Hi, amazing! It works perfectly! Thank you so much. :)

I would maybe suggest sorting targets before writing them. Including subject/session column could be useful as well, but it can be extracted from other columns. If the target is in derivatives, this information is not visible from tsv, but I think that it is ok.

marcelzwiers commented 7 months ago

If the target is in derivatives, this information is not visible from tsv, but I think that it is ok.

??? That was not intended, I think it should be in targets and hence in the tsv file.

marcelzwiers commented 7 months ago

Ah, you mean that the target path is lost, that's true (I cut it off to make things more readable). I'll see what I can do

dzemanov commented 7 months ago

For sorting targets I meant something like this:

provdata.loc[source] = [runid, datatype, ', '.join([f"{'derivatives/' if 'derivatives' in target.parts else ''}{target.name}" for target in sorted(targets)])]

So e.g multiple echo will be written as: echo_1, echo_2, echo_3 instead of random order. But this is of course not necessary, it works perfectly without it.
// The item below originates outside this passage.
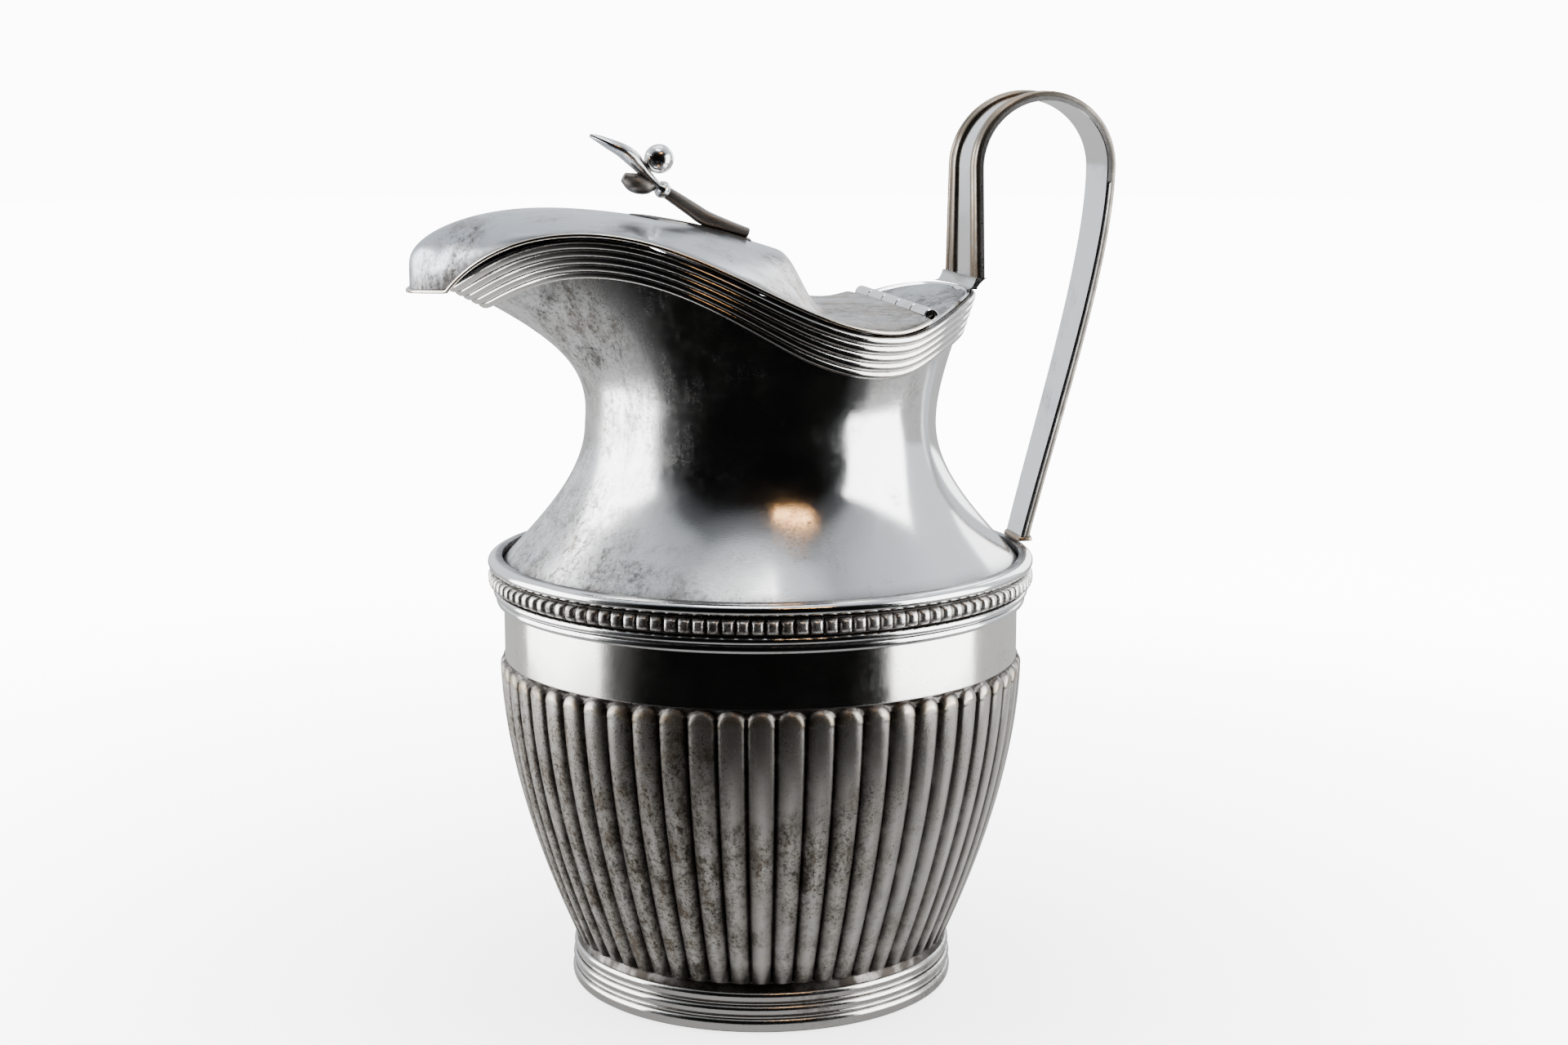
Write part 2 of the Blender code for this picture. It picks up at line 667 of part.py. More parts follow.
def make_thumb_base(parent, origin):
    """A thin leaf-shaped plate that lies on the crown of the dome."""
    loops = []
    for share in (0.0, 0.12, 0.3, 0.5, 0.7, 0.88, 1.0):
        x = THUMB_BASE_BACK_X - THUMB_BASE_LENGTH * share
        half = THUMB_BASE_WIDTH / 2 * (1 - share**2) ** 0.6 + 0.0006
        under = []
        for side in (-1, 0, 1):
            y = half * side
            under.append((x, y, lid_point(x, y / lid_half_width(x))[2] + FIT_GAP))
        over = [(x, y, z + THUMB_BASE_THICKNESS) for x, y, z in reversed(under)]
        loops.append(under + over)
    points, faces = loft(loops, False)
    solid("thumb_base", points, faces, parent, DARK_SILVER, 0.35, origin)


def from_foot(places):
    """Places in the XZ plane, measured from where the arm leaves its base plate."""
    x = THUMB_BASE_BACK_X - THUMB_FOOT_LENGTH
    z = plate_top(x) + FIT_GAP
    return [(x + right, z + up) for right, up in places]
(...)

The sort index is useful as well :). (I am assuming it is sorting based upon source, I did not check how it works it yet.)

marcelzwiers commented 7 months ago

Ah, I see, good point

marcelzwiers commented 7 months ago

Fixed it now

dzemanov commented 7 months ago

sort_index will error on:

'<' not supported between instances of 'PosixPath' and 'str'

when procdata is loaded from existing csv.

So maybe instead of provdata.loc[source] = ... can be provdata.loc[str(source)] or provdata.loc[source.as_posix()]

dzemanov commented 7 months ago

sort_index will error on:

'<' not supported between instances of 'PosixPath' and 'str'

when procdata is loaded from existing csv.

So maybe instead of provdata.loc[source] = ... can be provdata.loc[str(source)] or provdata.loc[source.as_posix()]

You are quicker, I didnt have updated vesion.